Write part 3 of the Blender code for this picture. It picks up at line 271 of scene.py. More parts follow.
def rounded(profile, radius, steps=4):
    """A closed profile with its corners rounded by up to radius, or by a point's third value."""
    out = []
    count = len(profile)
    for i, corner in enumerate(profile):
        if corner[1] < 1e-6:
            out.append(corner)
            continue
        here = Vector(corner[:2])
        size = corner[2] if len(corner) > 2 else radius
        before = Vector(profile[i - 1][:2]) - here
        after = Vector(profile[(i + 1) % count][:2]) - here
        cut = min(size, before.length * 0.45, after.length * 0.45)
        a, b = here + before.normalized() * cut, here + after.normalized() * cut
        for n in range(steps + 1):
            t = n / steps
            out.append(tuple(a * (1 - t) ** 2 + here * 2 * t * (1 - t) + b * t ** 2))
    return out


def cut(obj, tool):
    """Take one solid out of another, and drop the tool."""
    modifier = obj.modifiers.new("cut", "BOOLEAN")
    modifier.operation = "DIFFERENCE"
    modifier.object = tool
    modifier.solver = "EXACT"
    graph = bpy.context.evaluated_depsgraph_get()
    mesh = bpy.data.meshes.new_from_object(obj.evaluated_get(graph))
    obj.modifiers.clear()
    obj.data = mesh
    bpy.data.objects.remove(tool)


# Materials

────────

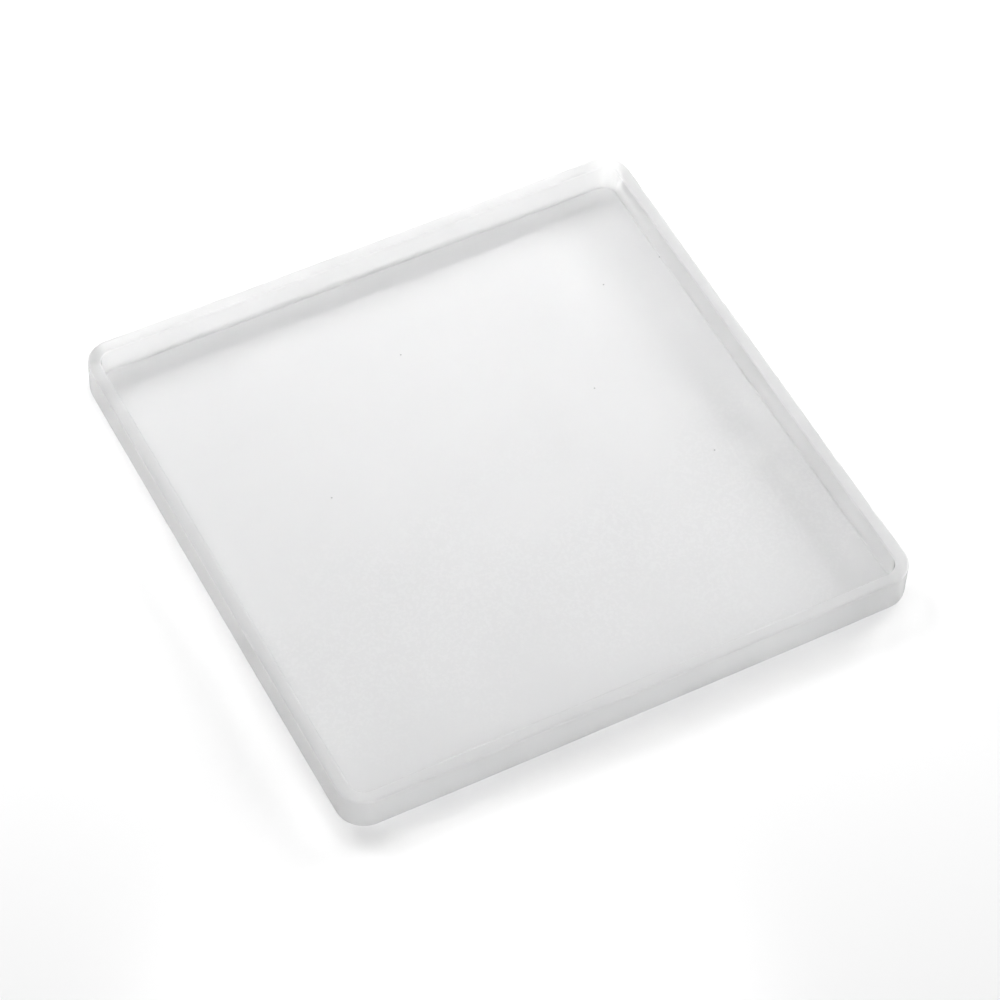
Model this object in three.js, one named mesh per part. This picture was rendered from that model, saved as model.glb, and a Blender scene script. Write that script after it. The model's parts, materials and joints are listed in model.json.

────────

Required work: Collect the lines of the data that carry the word "parts".

Answer to the exercise:
Write part 3 of the Blender code for this picture. It picks up at line 271 of scene.py. More parts follow.
Model this object in three.js, one named mesh per part. This picture was rendered from that model, saved as model.glb, and a Blender scene script. Write that script after it. The model's parts, materials and joints are listed in model.json.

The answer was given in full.